Overview of the CLOUD Act

There are two key elements of the CLOUD Act – the provisions for U.S. access to foreign stored data, and the provisions to create executive agreements for foreign access to U.S. stored data.

U.S. Access to Foreign Stored Data

First, the Act amended U.S. law to authorize U.S. law enforcement to unilaterally demand access to data stored outside the U.S., despite widespread criticism from the international community. When the U.S. orders a company to produce communications data, the Act provides a mechanism for a communications provider to challenge the order if disclosing the data would risk violating foreign law. Under the CLOUD Act, the legal protection of an individual’s rights depends on the objection by a provider. There is no direct mechanism for individuals to challenge an order under the CLOUD Act. A court will consider a provider’s challenge of an order for disclosure of data data and review the request under a multi-factor “comity” analysis to assess foreign and other interests at stake.
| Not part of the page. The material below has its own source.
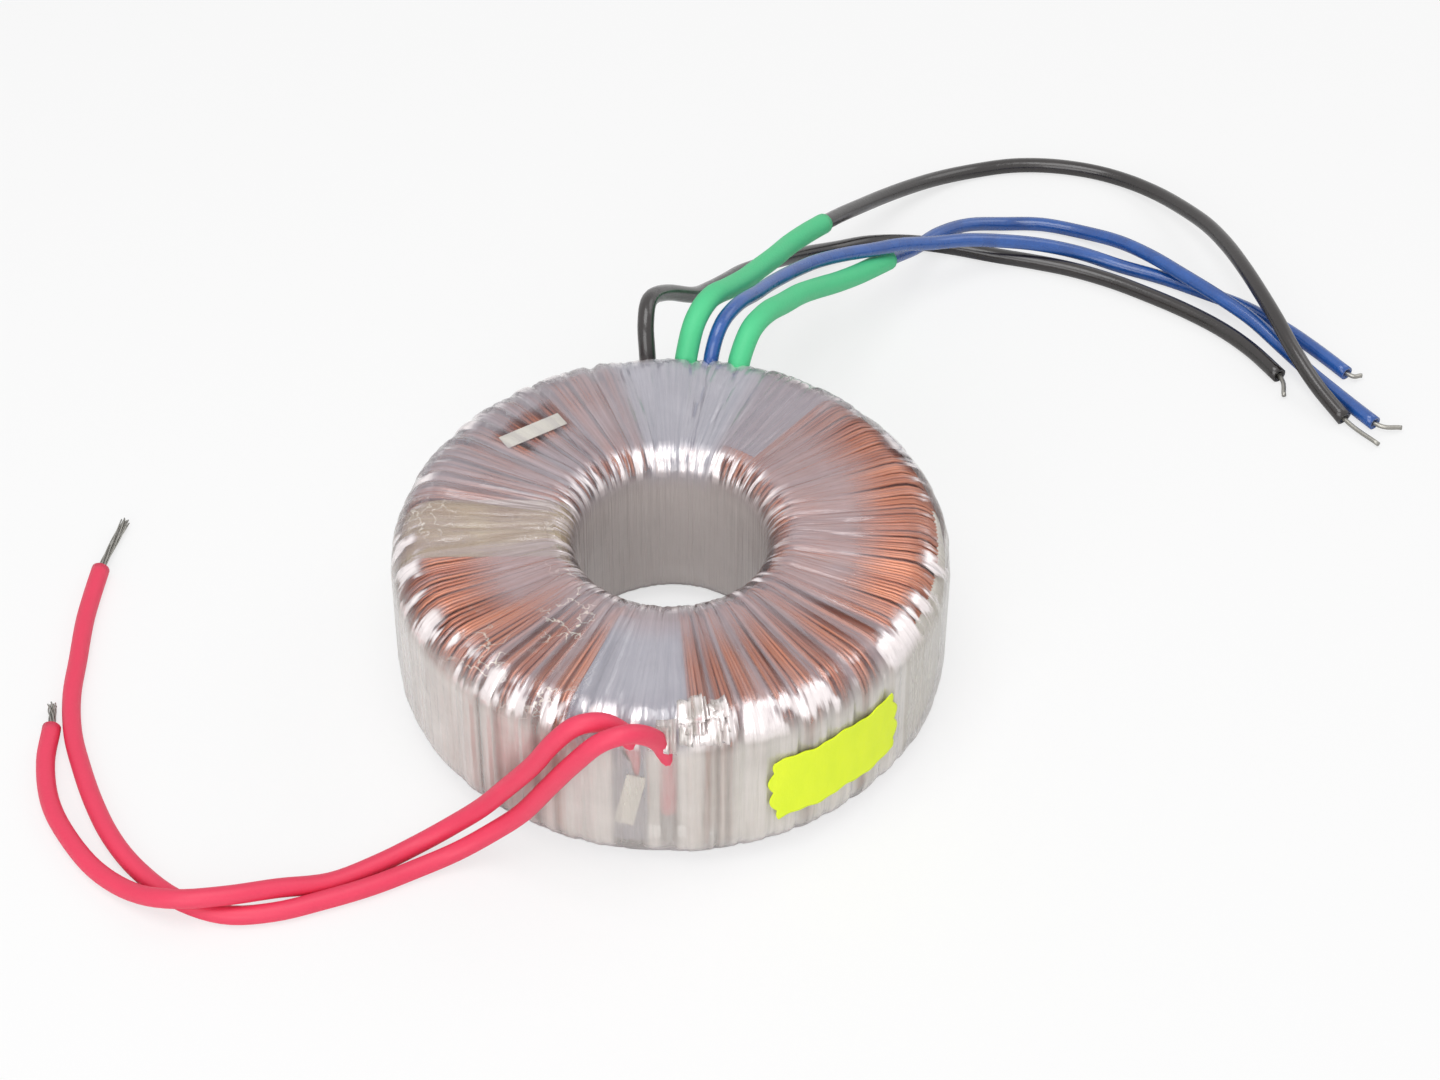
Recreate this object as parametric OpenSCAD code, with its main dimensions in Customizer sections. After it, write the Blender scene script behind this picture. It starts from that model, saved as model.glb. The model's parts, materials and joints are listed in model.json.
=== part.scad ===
// Toroidal mains transformer with free leads, lying flat on its side.
// +Z is the axis of the ring, the origin is the middle of its bottom face, and -Y is the side
// where the two primary leads come out. The secondary leads come out at +Y.

/* [Ring] */
// Outer diameter of the wrapped ring
outer_d = 76; // [70:1:90]
// Height of the wrapped ring
height = 27.5; // [25:0.5:36]
// Diameter of the hole through the wrapped ring
bore_d = 26; // [20:1:30]
// Radius of the two outer shoulders
rim_round = 6; // [4:0.5:7]
// Radius of the two shoulders at the hole
eye_round = 4.8; // [3:0.2:6]

/* [Film] */
// Thickness of the outer film where it is not lapped
film_t = 0.4; // [0.2:0.05:0.6]
// Extra thickness where one turn of film laps the next
lap_t = 0.2; // [0.1:0.05:0.3]
// Number of laps round the ring
lap_count = 20; // [12:1:30]
// Share of each pitch that the lap covers
lap_share = 0.6; // [0.3:0.05:0.8]
// Height of the lower edge of the laps on the outer wall
lap_foot = 7; // [6:0.5:10]

/* [Windings] */
// Build of each secondary winding on the outer wall
secondary_wall = 1.3; // [1.2:0.05:1.6]
// Build of each secondary winding in the hole
secondary_bore = 0.9; // [0.7:0.05:1.2]
// Build of each secondary winding on the two faces
secondary_face = 0.8; // [0.6:0.05:1.1]
// Turns that show on the outer secondary winding
turn_count = 96; // [60:2:100]
// Depth of the groove between two turns
turn_groove = 0.3; // [0.1:0.05:0.4]
// Build of the primary winding on the outer wall
primary_wall = 0.9; // [0.6:0.1:1.2]
// Build of the primary winding in the hole
primary_bore = 1.4; // [1:0.1:1.8]
// Build of the primary winding on the two faces
primary_face = 0.9; // [0.6:0.1:1.2]

/* [Insulation] */
// Thickness of the tape between the primary and the secondaries
interlayer_t = 0.3; // [0.2:0.05:0.4]
// Thickness of the tape round the core
core_wrap_t = 0.3; // [0.2:0.05:0.5]
// Thickness of the pads and the tape under the film
pad_t = 0.2; // [0.1:0.05:0.25]
// Thickness of the paper markers under the film
marker_t = 0.1; // [0.05:0.01:0.12]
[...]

However, U.S. court can require production of that data despite the objection, even where the laws of another nation would be violated.

Executive Agreements

The Act would also permit federal officials to enter into executive agreements granting foreign access to data stored in the United States, even if that data would otherwise be protected under ECPA. Before foreign access can be authorized, federal officials must first decide that a foreign government meets certain generalized standards for sufficient protections of privacy and civil liberties. The foreign government must also agree to abide by several other limitations, including minimizing any U.S. person data collected. The initial agreement need only be certified by executive branch officials to take effect. Congress can object to the agreement, but need not formally approve the agreement. The agreement is also not subject to review by any court.

Once an agreement is in place, no federal official or court will review an incoming foreign request for access to data stored in the United States. The foreign access will be granted without review of whether the request complies with the requirements of the executive agreement or other legal standards. Only the service provider will have an opportunity to review and object to a foreign access request. However, there are no formal procedures under the CLOUD Act for a provider to object to a foreign access request made under an executive agreement.

Because the CLOUD Act permits data to be accessed by foreign nations based on each nation’s unique domestic procedures, data is accessible under the third-party countries law even when that law falls below human rights standards. The CLOUD Act does not itself set baseline human rights standards for foreign access to stored data. For example, the CLOUD Act does not require notice to be provided to the target of a request for data stored in the United States.

The CLOUD Act removes protections put in place under ECPA. Foreign access requests routed through the United States via diplomatic requests previously benefitted from legal protections for stored data, including the requirement that authorities demonstrate “probable cause” to access the content of communications. The bill would erode these incidental, yet impactful, data protection benefits.

Finally, the CLOUD Act also undermines communications privacy protections for U.S. persons. Data collected by foreign governments under the Act may be transferred to the United States and among other governments. In order to transfer U.S. persons’ communications content, the communications must merely be determined to “relate[] to significant harm” and non-content information may be transferred without limitation. Under these provisions, the U.S. government could access U.S. persons’ communications without satisfying existing U.S. legal standards. The law also permits realtime interception of communications by foreign governments on U.S. soil for the first time, and does so without requiring other countries meet the “supper warrant” standard laid out in the Wiretap Act.